Al salir del museo, a media tarde, y cuando nos disponíamos a visitar la catedral barroca de St-Benôit, Castres se llenó de armoniosos repiques de campanas. Tocaban una melodía que, aún siendo conocida, no supimos identificar. Provenía de la torre románica adjunta al Palacio Episcopal. Su carrillón consta de 33 campanas, denominadas de Notre-Dame de la Plata, que dan el concierto diariamente haciendo las delicias de residentes y forasteros.
Nada nos dijo la imponente catedral barroca de St-Benôit, como tampoco nos causó interés el teatro de la ciudad, aunque sí pudimos contemplar las fachadas de algunas villas muy interesantes de los siglos XVI y XVII, como la Viviés Hall que alberga el Centro de Arte Contemporáneo y la Nayrac Hall que muestra su inspiración en la arquitectura típica de Toulouse.
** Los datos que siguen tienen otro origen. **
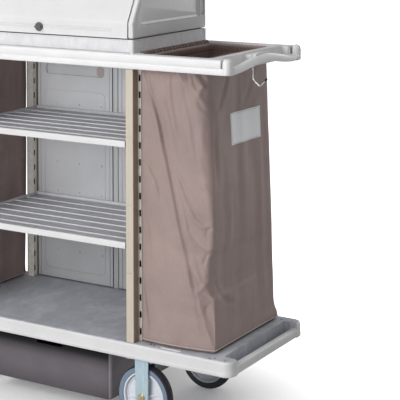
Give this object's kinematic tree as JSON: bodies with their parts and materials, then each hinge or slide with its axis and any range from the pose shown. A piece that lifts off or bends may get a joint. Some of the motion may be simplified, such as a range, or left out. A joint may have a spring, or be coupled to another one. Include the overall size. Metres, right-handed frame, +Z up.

Acabada nuestra tarea de turistas nos dispusimos a descansar cenando en un buen restaurante. No faltó el foi en nuestra cena ni un buen vino del Languedoc. Tampoco faltó una cuenta ligeramente abultada. A la vista de los números pensé que no era un restaurante para recomendar a los amigos, viniéndome a la memoria que fue precisamente un languedocienne, que murió en Castres, quién expuso la teoría de los “números amigos”. Se llamó Pierre Fermat y, junto a Descartes, fue uno de los más importantes matemáticos del siglo XVII. La verdad es que Fermat, aparte de por descubrir el cálculo diferencial y formular, junto a Pascal, el cálculo de probabilidades, fue famoso por el rompecabezas del denominado “último teorema de Fermat”, que tuvo en vilo durante más de tres siglos a todos los matemáticos del mundo. Y todo porque al muy cachondo no se le ocurrió otra cosa que decir que lo había demostrado pero que su formulación era tan larga que no cabía en el margen de su cuaderno.
Curiosamente acabamos el día y nuestra visita habiendo constatado que en Castres, en pleno epicentro del movimiento cátaro, nada, absolutamente nada, nos había recordado a la atroz cruzada albigense.